Given request. From the entries that follow, reproduce exactly and only the lines from the line with "const SLACK_RADIUS = 6;" to the line with "its imported frame.", endpoints included.

Extracted entries.
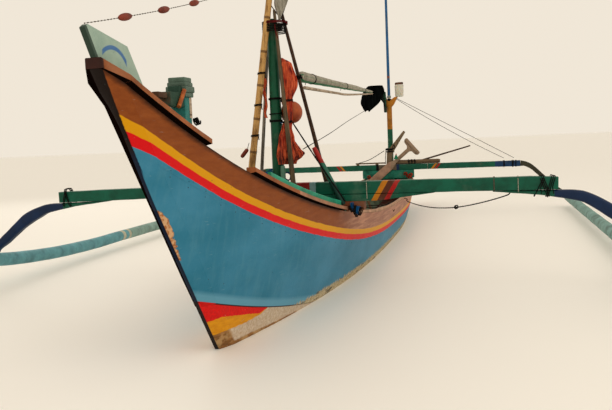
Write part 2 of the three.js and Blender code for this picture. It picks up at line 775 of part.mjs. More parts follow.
function addHeadLashing() {
  const [low, high] = HEAD_LASHING_Z;
  const block = new THREE.CylinderGeometry(...HEAD_LASHING_RADII, high - low, 16);
  block.rotateX(Math.PI / 2);
  block.translate(MAST_X + HEAD_LASHING_SHIFT, MAST_Y - HEAD_LASHING_SHIFT / 2, (low + high) / 2);
  const inside = [
    mastBar(low - PAST, MAST_TOP_Z + PAST, 0.4),
    ...[...POLES, DARK_SPAR].map((spar) => grownPole(spar, 0.4)),
  ];
  add('masthead_lashing', cut(block, ...inside), 'rope');
}

const SAIL_BUNDLE = [
  { z: 2245.5, x: 66, y: -2990, rx: 10, ry: 10 },
  { z: 2395, x: 84, y: -2990, rx: 62, ry: 52 },
  { z: 2620, x: 118, y: -2990, rx: 84, ry: 66 },
  { z: 3200, x: 128, y: -2990, rx: 78, ry: 64 },
  { z: 3900, x: 134, y: -2990, rx: 52, ry: 44 },
  { z: 4500, x: 138, y: -2990, rx: 20, ry: 18 },
];

function ovalRing({ x, y, z, rx, ry }, sides = 14) {
  return Array.from({ length: sides }, (_, j) => {
    const angle = (2 * Math.PI * j) / sides;
    return [x + rx * Math.cos(angle), y + ry * Math.sin(angle), z];
  });
}

const NET_BUNDLE = [
  { z: 1946, x: 66, rx: 16, ry: 14 },
  { z: 1895, x: 100, rx: 56, ry: 34 },
  { z: 1734, x: 122, rx: 80, ry: 42 },
  { z: 1602, x: 98, rx: 50, ry: 38 },
  { z: 1490, x: 112, rx: 32, ry: 38 },
  { z: 1392, x: 88, rx: 46, ry: 38 },
  { z: 1300, x: 80, rx: 72, ry: 46 },
  { z: 1165, x: 82, rx: 104, ry: 52 },
  { z: 1090, x: 76, rx: 84, ry: 48 },
];
const NET_Y = -2988;
const BALL_RADIUS = 94;
const BALL_SPOT = [98, -2860, 1513];

function addSoftGoods() {
  const bundle = loft(SAIL_BUNDLE.map((row) => ovalRing(row)));
  const legs = POLES.map((spar) => grownPole(spar, 1));
  add('sail_bundle', cut(bundle, ...legs), 'sail');
  const net = loft(NET_BUNDLE.map((row) => ovalRing({ ...row, y: NET_Y })));
  const ball = (grown) => {
    const round = new THREE.SphereGeometry(BALL_RADIUS + grown, 16, 10);
    round.rotateX(Math.PI / 2);
    round.translate(...BALL_SPOT);
    return round;
  };
  const clear = [
    mastBar(0, MAST_TOP_Z, 0.6), grownPole(POLES[2], 1), grownPole(DARK_SPAR, 1), ball(GAP),
  ];
  add('net_bundle', cut(net, ...clear), 'orange');
  add('ball_float', ball(0), 'orange');
}

// Furled sail on its boom, which lifts about a rope eye on the dark spar: radius by
// part of its length.
const BOOM_ROLL = [
  { part: 0, radius: 18 },
  { part: 0.011, radius: 50 },
  { part: 0.34, radius: 41 },
  { part: 0.62, radius: 40 },
  { part: 1, radius: 20 },
];

function boomRoll(grown) {
  const stations = BOOM_ROLL.map(({ part, radius }) => (
    { part: part * (1 + grown / 3000), radius: radius + grown }));
  return turnedBar(HINGE, BOOM_TIP, stations, 14);
}

const BOOM_SPAR = [
  [172, -2668, 1722], [48, -700, 1786], [-28, 500, 1832], [-203, 3735, 2016],
];

const CLOTH_OUTLINE = [
  [-395, 1830], [-330, 1760], [-245, 1735], [-200, 1800], [-90, 1860], [-62, 1930],
  [-80, 2060], [-140, 2165], [-210, 2125], [-290, 2090], [-330, 1950],
];
const CLOTH_Y = 3738;
const CLOTH_DEEP = 112;

// Bar along the hinge line, for the eye and for the hole that it turns in.
function eyeBar(half, radius) {
  const [x, y, z] = HINGE;
  return pole([x - half, y, z], [x + half, y, z], radius, radius, 16);
}

function addSailBoom() {
  add('furled_boom', join(boomRoll(0), eyeBar(EYE_HALF, EYE_RADIUS)), 'sail');
  const spar = (grown) => bentBar(BOOM_SPAR, (t) => 15 - 4 * t + grown, 10, 24);
  add('boom_spar', cut(spar(0), boomRoll(GAP)), 'bamboo');
  const cloth = slabXZ(CLOTH_OUTLINE, CLOTH_Y, CLOTH_DEEP);
  add('cloth_bundle', cut(cloth, boomRoll(0.5), spar(0.5)), 'black');
}

// Rope lashing on the dark spar, hollowed for the eye at the boom's fore end.
const LASHING_BELOW = 26;
const LASHING_ABOVE = 12;

function addBoomLashing() {
  const { foot, head } = DARK_SPAR;
  const spotAt = (z) => along(foot, head, (z - foot[2]) / (head[2] - foot[2]));
  const ends = [spotAt(HINGE[2] - LASHING_BELOW), spotAt(HINGE[2] + LASHING_ABOVE)];
  const wrap = pole(...ends, ...LASHING_RADII);
  const eye = eyeBar(LASHING_EYE_HALF, EYE_RADIUS + 0.6);
  add('boom_lashing', cut(wrap, eye, grownPole(DARK_SPAR, 0.4)), 'rope');
}

const CRUTCH_Y = 3888;
const CRUTCH_RADII = [46, 45];
const FORK_DEEP = 60;
const SIGNAL_POLE_RADII = [25, 20];
const JAR = { x: 178, top: 78, foot: 70, high: 240 };
const STRAP_OUTLINE = [
  [-95, 2000], [-30, 2055], [2, 2040], [10, 1900], [12, 1692], [-30, 1692], [-38, 1850],
  [-90, 1930],
];

function addCrutch() {
  const foot = AFT_BOOM_TOP_Z + GAP;
  const fork = [[-38, CRUTCH_TOP_Z - 20], [42, CRUTCH_TOP_Z - 20], [150, FORK_TOP_Z],
    [95, FORK_TOP_Z], [30, FORK_TOP_Z - 50], [-30, FORK_TOP_Z - 50], [-45, FORK_TOP_Z],
    [-70, FORK_TOP_Z]].map(([x, z]) => [CRUTCH_X + x, z]);
  add('crutch_post', join(
    pole([CRUTCH_X, CRUTCH_Y, foot], [CRUTCH_X, CRUTCH_Y, CRUTCH_TOP_Z], ...CRUTCH_RADII),
    slabXZ(fork, CRUTCH_Y, FORK_DEEP),
  ), 'yellow');
  add('signal_pole', pole([CRUTCH_X, CRUTCH_Y, FORK_TOP_Z - 50 + GAP],
    [CRUTCH_X, CRUTCH_Y, SIGNAL_POLE_TOP_Z], ...SIGNAL_POLE_RADII), 'blue');
  const jar = new THREE.CylinderGeometry(JAR.top, JAR.foot, JAR.high, 16);
  jar.rotateX(Math.PI / 2);
  jar.translate(CRUTCH_X + JAR.x, CRUTCH_Y, FORK_TOP_Z + GAP + JAR.high / 2);
  add('jar', jar, 'white');
  const front = CRUTCH_Y - FORK_DEEP / 2 - GAP;
  const back = CLOTH_Y + CLOTH_DEEP / 2 + GAP;
  add('crutch_strap', slabXZ(STRAP_OUTLINE, (front + back) / 2, front - back), 'black');
}

// Loose gear on the aft boom: a forked stub, a plank, two poles and a tee-handled paddle.
const STUB_OUTLINE = [
  [-20, 0], [75, 0], [88, 190], [180, 330], [318, 545], [286, 572], [130, 385], [-5, 230],
].map(([x, z]) => [x, z + AFT_BOOM_TOP_Z + GAP]);

// Paddle in its own lengths: along from the grip and out from the middle line.
const PADDLE_HALF = [
  [0, 0], [0, 165], [22, 172], [62, 166], [84, 140], [92, 60], [120, 33], [420, 31], [520, 66],
  [960, 70], [1010, 40], [1020, 0],
];
const PADDLE_GRIP = [452, 1118];
const PADDLE_SLOPE = Math.atan2(532, 632);
const PADDLE_THICK = 30;

const STICK = { foot: [512, -2888, sheer(-2888) + WALE_HIGH + 2], head: [283, -2892, 1217] };
const STICK_RADII = [25, 20];

const STUB_THICK = 27;

// Plank on two battens, each by its run in X and its height above the boom.
const GREY_PLANK = [
  { from: -560, to: -40, low: 18, high: 40 },
  { from: -545, to: -505, low: 0, high: 18 },
  { from: -215, to: -175, low: 0, high: 18 },
];
const CROSS_POLE = { ends: [[130, 36], [885, 36]], radii: [36, 36] };
const THIN_STICK = { ends: [[480, 30], [1391, 271]], radii: [16, 12], aft: 22 };

function addLooseGear() {
  const top = AFT_BOOM_TOP_Z + GAP;
  const front = AFT_BOOM_Y - AFT_BOOM_DEEP / 2;
  add('raked_stub', slabXZ(STUB_OUTLINE, front + STUB_THICK / 2 + 1, STUB_THICK), 'rawWood');
  const battens = GREY_PLANK.map(({ from, to, low, high }) => box(
    [from, AFT_BOOM_Y - 40, top + low], [to, AFT_BOOM_Y + 30, top + high],
  ));
  add('grey_plank', join(...battens), 'rawWood');
  const [thick, thin] = [CROSS_POLE, THIN_STICK].map(({ ends, radii, aft = 0 }) => pole(
    ...ends.map(([x, lift]) => [x, AFT_BOOM_Y + aft, top + lift]), ...radii));
  add('cross_pole', join(thick, thin), 'rawWood');
  const outline = [...PADDLE_HALF, ...PADDLE_HALF.slice(1, -1).reverse().map(([a, b]) => [a, -b])];
  const [cos, sin] = [Math.cos(PADDLE_SLOPE), Math.sin(PADDLE_SLOPE)];
  const placed = outline.map(([run, out]) => [
    PADDLE_GRIP[0] - run * cos - out * sin, PADDLE_GRIP[1] - run * sin + out * cos,
  ]);
  add('tee_paddle', slabXZ(placed, front - GAP - PADDLE_THICK / 2, PADDLE_THICK), 'rawWood');
  add('red_top_stick', standingPole(STICK.foot, STICK.head, ...STICK_RADII), 'green');
}

// Cord from the port rail to the fore arm, hanging in one shallow sag.
const ROPE_START_Y = 700;
const [ROPE_START_X, , ROPE_START_Z] = edgeAt(ROPE_START_Y);
const SLACK_ROPE = [
  [ROPE_START_X + 0.8, ROPE_START_Y, ROPE_START_Z - 7],
  [ROPE_START_X + 40, ROPE_START_Y - 12, ROPE_START_Z - 11],
  [680, 421, 464], [828, 2, 461], [953, -347, 469], [1079, -696, 487], [1204, -1045, 515],
  [1329, -1394, 552], [1454, -1743, 599], [1580, -2092, 655], [1705, -2441, 717],
  [1812, -2710, 774], [1830, -2790, 796.8],
];

// Stay from the blade's tip to the fore side of the bamboo pole.
const FORESTAY = { foot: [0, -5884, 1821.9], head: [21.4, -3052.9, 2560], radius: 7 };
const SLACK_RADIUS = 6;

function addLines() {
  const { foot, head, radius } = FORESTAY;
  add('forestay', pole(foot, head, radius, radius, 8), 'rope');
  add('slack_rope', bentBar(SLACK_ROPE, () => SLACK_RADIUS, 8, 70), 'rope');
}

addHull();
addRails();
addDecks();
addThwarts();
addBitt();
addBooms();
addArms();
addFloats();
addTripod();
addHeadLashing();
addSoftGoods();
addBoomLashing();
addSailBoom();
addCrutch();
addLooseGear();
addLines();

export default canoe;
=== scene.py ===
"""Outrigger canoe: planking, paint, timber, rope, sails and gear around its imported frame.

Metres. +X is port, -Y is the bow, +Z is up, and the waterline is at Z = 0.
"""

from functools import cache
from math import atan2, cos, pi, radians, sin, sqrt

import bmesh
import bpy
from bpy.props import FloatProperty, FloatVectorProperty, IntProperty, PointerProperty
from mathutils import Matrix, Vector


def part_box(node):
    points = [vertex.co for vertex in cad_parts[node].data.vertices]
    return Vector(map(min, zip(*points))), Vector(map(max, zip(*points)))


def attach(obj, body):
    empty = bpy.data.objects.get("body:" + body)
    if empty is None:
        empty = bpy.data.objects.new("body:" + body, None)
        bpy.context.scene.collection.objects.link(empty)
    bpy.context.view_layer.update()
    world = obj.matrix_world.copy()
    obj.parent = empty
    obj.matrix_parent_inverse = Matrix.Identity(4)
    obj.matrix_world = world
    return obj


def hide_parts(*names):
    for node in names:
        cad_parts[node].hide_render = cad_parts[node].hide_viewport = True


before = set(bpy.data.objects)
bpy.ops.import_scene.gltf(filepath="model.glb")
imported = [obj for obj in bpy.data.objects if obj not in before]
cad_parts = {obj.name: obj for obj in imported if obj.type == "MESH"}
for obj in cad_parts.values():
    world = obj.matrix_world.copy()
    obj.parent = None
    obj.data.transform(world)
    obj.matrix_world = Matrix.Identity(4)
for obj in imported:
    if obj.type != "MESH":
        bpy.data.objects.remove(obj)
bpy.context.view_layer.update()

bl_info = {
    "name": "Outrigger Canoe",
    "version": (1, 0, 0),
    "blender": (4, 5, 0),
    "location": "3D View > Sidebar > Canoe",
    "description": "Builds the canoe's planking, paint, ropes, sails and gear",
    "category": "Object",
}

HULL = "hull"
BOOM = "sail_boom"
SIDES = (("port", 1), ("stbd", -1))

# Hull lines
BOW_FOOT_Y = -4.55
STERN_FOOT_Y = 4.95
END_RAKE = 0.8
FOREFOOT_CURVE = 3.5
KEEL_Z = -0.38
LOG_DEPTH = 0.4
END_HALF = 0.045
NOSE_SHARE = 0.45
WATER_HALF = 0.445
RAIL_HALF_EXTRA = 0.13
FLARE_Z = 0.52
BAND_DROP = 0.245
PLANK = 0.028
LOG_WALL = 0.06
LOG_FLOOR = 0.07
POST_DEPTH = 0.11
SEAM_LAP = 0.004
SEAM_Z = -0.12
SEAM_RISE = 0.488
SEAM_POWER = 2.3
SEAM_RUN = 3.65
SEAM_FORE_Y = -1.2
SEAM_AFT_Y = 1.6
SHEER_LOW_Y = 1.2
SHEER_LOW_Z = 0.48
BOW_SHEER = (1.17, 7.05, 3.15)
STERN_SHEER = (0.31, 4.65, 2.4)
WALE_HIGH = 0.036
WALE_OUT = 0.034
WASH_HIGH = 0.046
WASH_THICK = 0.024
STRIP_GAP = 0.0006
SEAT_GAP = 0.0003

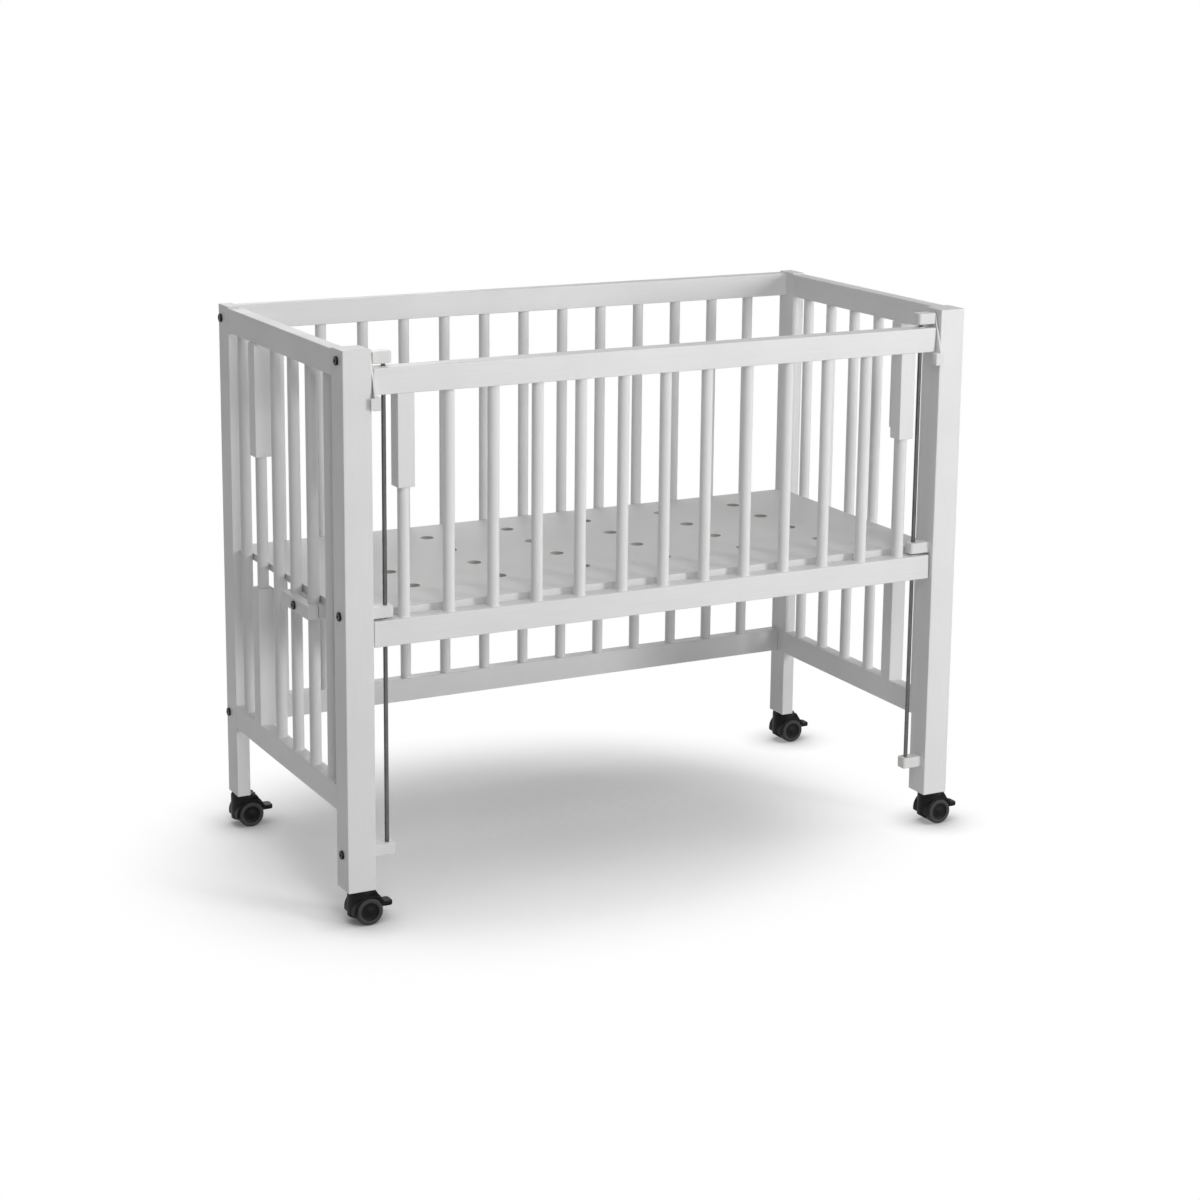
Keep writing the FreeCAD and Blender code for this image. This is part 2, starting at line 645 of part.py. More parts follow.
def caster_wheel():
    """One wheel, turned about the axle: a soft tread round a hub with a closed, dished face."""
    inner, outer = wheel_inner_face, wheel_outer_face
    r, hub = wheel_radius, hub_diameter / 2
    bore = axle_diameter / 2 + swivel_fit
    profile = [(bore, inner), (r - tyre_inner_edge, inner), (r, inner + tyre_inner_edge),
               (r, outer - tyre_shoulder), (r - tyre_shoulder / 3, outer - tyre_shoulder / 3),
               (r - tyre_shoulder, outer), (hub + hub_groove, outer), (hub + hub_groove, outer - hub_groove),
               (hub, outer - hub_groove), (hub - hub_groove, outer - hub_groove / 2),
               (0, outer - hub_dish / 2), (0, outer - axle_cap + rod_fit), (bore, outer - axle_cap + rod_fit)]
    points = [V(caster_trail + x, y, axle_level) for x, y in profile]
    face = Part.Face(Part.makePolygon(points + points[:1]))
    return face.revolve(V(caster_trail, 0, axle_level), Y_AXIS, 360)


def brake_lever():
    """An arm in the roof's slot, with a broad pedal behind the wheels."""
    inner = arm_inner
    outer = inner + lever_arm_thickness
    arm = around_axle(inner, outer, lever_low_angle, lever_high_angle, lever_width / 2)
    root_x = pedal_root
    pedal_top = axle_level + inner * math.sin(math.radians(lever_low_angle)) + pedal_rise
    middle_z = pedal_top - pedal_thickness / 2
    pedal = block(root_x, root_x + pedal_length, -pedal_width / 2, pedal_width / 2,
                  pedal_top - pedal_thickness, pedal_top)
    tips = [e for e in pedal.Edges if abs(e.CenterOfMass.x - root_x - pedal_length) < touch
            and abs(e.CenterOfMass.z - middle_z) < touch]
    pedal = pedal.makeFillet(pedal_corner, tips)
    rims = [e for e in pedal.Edges if abs(abs(e.CenterOfMass.z - middle_z) - pedal_thickness / 2) < touch]
    pedal = pedal.makeFillet(pedal_round, rims)
    clear = rod(inner, pedal_width, V(caster_trail, -pedal_width / 2, axle_level), Y_AXIS)
    pin_x, pin_z = lever_pin_place()
    eye = rod(lever_pin_diameter / 2 + lever_pin_fit, pedal_width, V(pin_x, -pedal_width / 2, pin_z), Y_AXIS)
    return arm.fuse(pedal).cut([clear, eye]).removeSplitter()


def placed(shape, x, y):
    moved = shape.copy()
    moved.translate(V(x, y, 0))
    return moved


swivels = {
    "front_left": (left + front_post_size / 2, front + front_post_size / 2),
    "front_right": (right - front_post_size / 2, front + front_post_size / 2),
    "back_left": (left + board_thickness / 2, back - back_post_depth / 2),
    "back_right": (right - board_thickness / 2, back - back_post_depth / 2),
}
outer_wheel = caster_wheel()
caster_shapes = {"caster_housing": [caster_housing()], "caster_pins": caster_pins(),
                 "brake_lever": [brake_lever()], "wheel_rear_side": [outer_wheel],
                 "wheel_front_side": [outer_wheel.mirror(V(0, 0, 0), Y_AXIS)]}
for corner, (x, y) in swivels.items():
    for name, solids in caster_shapes.items():
        save(f"{name}_{corner}", *[placed(s, x, y) for s in solids])
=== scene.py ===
import math

import bmesh
import bpy
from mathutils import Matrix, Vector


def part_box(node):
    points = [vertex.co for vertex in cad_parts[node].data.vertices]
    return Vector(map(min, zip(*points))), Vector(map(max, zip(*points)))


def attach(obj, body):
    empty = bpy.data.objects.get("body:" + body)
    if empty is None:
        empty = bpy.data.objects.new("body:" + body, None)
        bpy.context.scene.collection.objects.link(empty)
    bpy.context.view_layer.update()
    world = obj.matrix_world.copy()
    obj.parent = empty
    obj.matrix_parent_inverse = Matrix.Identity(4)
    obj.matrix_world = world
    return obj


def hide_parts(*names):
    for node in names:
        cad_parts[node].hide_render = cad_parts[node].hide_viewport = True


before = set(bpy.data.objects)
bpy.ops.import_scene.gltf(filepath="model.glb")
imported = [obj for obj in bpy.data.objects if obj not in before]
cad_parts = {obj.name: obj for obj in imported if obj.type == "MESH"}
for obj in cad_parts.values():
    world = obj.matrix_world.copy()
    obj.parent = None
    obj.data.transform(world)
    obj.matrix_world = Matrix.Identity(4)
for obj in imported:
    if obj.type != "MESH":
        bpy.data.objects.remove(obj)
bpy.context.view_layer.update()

# ---- posts ----
# Four square posts of solid beech, planed, sanded, drilled for the bolts and sprayed with white
# lacquer. The rails are pegged and bolted between them, and each stands on a caster's stem.


def linear(code):
    """A hex colour as it is seen, turned into the values that light is worked out in."""
    parts = [int(code[k:k + 2], 16) / 255 for k in (1, 3, 5)]
    return [c / 12.92 if c <= 0.04045 else ((c + 0.055) / 1.055) ** 2.4 for c in parts] + [1]


def add(tree, kind, settings=None, inputs=None):
    """Adds a node, with its settings, and with a value or a link for each input."""
    made = tree.nodes.new(kind)
    for name, value in (settings or {}).items():
        setattr(made, name, value)
    for name, value in (inputs or {}).items():
        if isinstance(value, bpy.types.NodeSocket):
            tree.links.new(value, made.inputs[name])
        else:
            made.inputs[name].default_value = value
    return made


def new_finish(name):
    """An empty material, its tree and its shader."""
    material = bpy.data.materials.new(name)
    material.use_nodes = True
    shader = material.node_tree.nodes["Principled BSDF"]
    return material, material.node_tree, shader


def coat(nodes, material):
    """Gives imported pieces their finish."""
    for name in nodes:
        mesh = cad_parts[name].data
        mesh.materials.clear()
        mesh.materials.append(material)


# Satin white lacquer on beech. It is a cold, even white with a soft shine. The grain shows through
# as faint lines along the piece, with the short flecks of beech, and the spray leaves a slight
# orange peel. The lines are drawn 2 mm apart, coarser than real, so that they show.
def lacquered_beech(name, along):
    material, tree, shader = new_finish(name)
    place = add(tree, "ShaderNodeTexCoord")
    stretch = [1.0, 1.0, 1.0]
    stretch["XYZ".index(along)] = 0.03
    grain_place = add(tree, "ShaderNodeMapping", inputs={"Vector": place.outputs["Object"], "Scale": stretch})
    grain = add(tree, "ShaderNodeTexNoise", inputs={
        "Vector": grain_place.outputs[0], "Scale": 500.0, "Detail": 4.0, "Roughness": 0.6, "Distortion": 0.4})
    fleck_stretch = [1.0, 1.0, 1.0]
    fleck_stretch["XYZ".index(along)] = 0.2
    fleck_place = add(tree, "ShaderNodeMapping", inputs={"Vector": place.outputs["Object"], "Scale": fleck_stretch})
    flecks = add(tree, "ShaderNodeTexVoronoi", {"feature": "SMOOTH_F1"}, {
        "Vector": fleck_place.outputs[0], "Scale": 900.0, "Smoothness": 0.6})
    cloud = add(tree, "ShaderNodeTexNoise", inputs={"Vector": place.outputs["Object"], "Scale": 9.0, "Detail": 3.0})
    peel = add(tree, "ShaderNodeTexNoise", inputs={"Vector": place.outputs["Object"], "Scale": 350.0, "Detail": 1.0})
    tone = add(tree, "ShaderNodeMix", {"data_type": "RGBA"}, {
        0: grain.outputs["Fac"], 6: linear("#E6E6E6"), 7: linear("#EFEFEF")})
    clouded = add(tree, "ShaderNodeMix", {"data_type": "RGBA", "blend_type": "MULTIPLY"}, {
        0: add(tree, "ShaderNodeMapRange", inputs={
            "Value": cloud.outputs["Fac"], "From Min": 0.35, "From Max": 0.7, "To Max": 0.35}).outputs[0],
        6: tone.outputs[2], 7: linear("#F3F3F3")})
    shine = add(tree, "ShaderNodeMapRange", inputs={
        "Value": cloud.outputs["Fac"], "From Min": 0.3, "From Max": 0.7, "To Min": 0.38, "To Max": 0.48})
    grooves = add(tree, "ShaderNodeBump", inputs={
        "Height": grain.outputs["Fac"], "Strength": 0.35, "Distance": 0.00012})
    flecked = add(tree, "ShaderNodeBump", inputs={
        "Height": flecks.outputs["Distance"], "Strength": 0.2, "Distance": 0.00006, "Normal": grooves.outputs[0]})
    peeled = add(tree, "ShaderNodeBump", inputs={
        "Height": peel.outputs["Fac"], "Strength": 0.25, "Distance": 0.00005, "Normal": flecked.outputs[0]})
    tree.links.new(clouded.outputs[2], shader.inputs["Base Color"])
    tree.links.new(shine.outputs[0], shader.inputs["Roughness"])
    tree.links.new(peeled.outputs[0], shader.inputs["Normal"])
    shader.inputs["IOR"].default_value = 1.5
    return material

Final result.
const SLACK_RADIUS = 6;

function addLines() {
  const { foot, head, radius } = FORESTAY;
  add('forestay', pole(foot, head, radius, radius, 8), 'rope');
  add('slack_rope', bentBar(SLACK_ROPE, () => SLACK_RADIUS, 8, 70), 'rope');
}

addHull();
addRails();
addDecks();
addThwarts();
addBitt();
addBooms();
addArms();
addFloats();
addTripod();
addHeadLashing();
addSoftGoods();
addBoomLashing();
addSailBoom();
addCrutch();
addLooseGear();
addLines();

export default canoe;
=== scene.py ===
"""Outrigger canoe: planking, paint, timber, rope, sails and gear around its imported frame.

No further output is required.